Le rôle des partenaires : artistes et influenceurs
Le rôle des artistes est prépondérant pour le Mnaag qui utilise leurs talents en toutes occasions, qu’il s’agisse d’un duo d’artistes en résidence chargé d’élaborer une bande dessinée numérique autour des « fantômes » du musée ou bien d’une sélection de jeunes talents, suite à un appel à projet, réalisant un contenu créatif et graphique pour la publication en ligne d’un atelier pour enfant chaque mercredi.

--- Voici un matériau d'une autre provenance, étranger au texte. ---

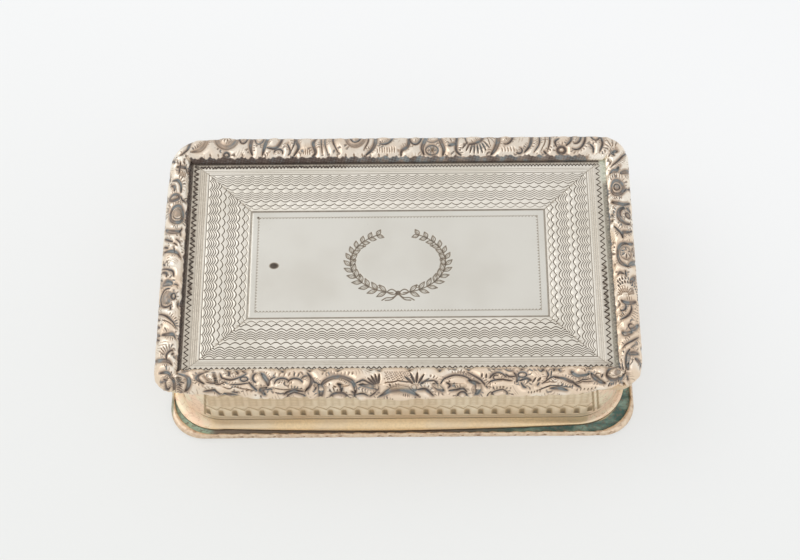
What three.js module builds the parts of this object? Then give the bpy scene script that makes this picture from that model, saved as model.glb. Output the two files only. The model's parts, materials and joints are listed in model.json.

Qu’il s’agisse également de musiciens dans le domaine de la musique électronique et acoustique, se produisant l’espace d’un soir dans la cour khmère du musée pour un nouveau Guimet [Mix], ou édition de concert exceptionnel que nous offrons au public sur réservation. D’ailleurs la dernière édition d’avril dernier a été entièrement numérique et a connu un grand succès, en attendant de pouvoir programmer une nouvelle édition en réel.
Une autre catégorie de prescripteurs que le musée a décidé d’entretenir est celle des influenceurs. Très solidement ancrées dans le paysage culturel, ce sont des communautés précieuses pour l’image du musée sur les réseaux sociaux, aussi nous entretenons avec elles des liens privilégiés et réguliers le temps d’une soirée, en présence du commissaire d’exposition.
Dans les mois à venir, le développement de visites virtuelles axées sur les collections du musée devraient mobiliser fortement l’institution. Il est vrai que les 60 000 œuvres que possèdent le Mnaag nous offrent l’abondante matière pour nourrir ces créations.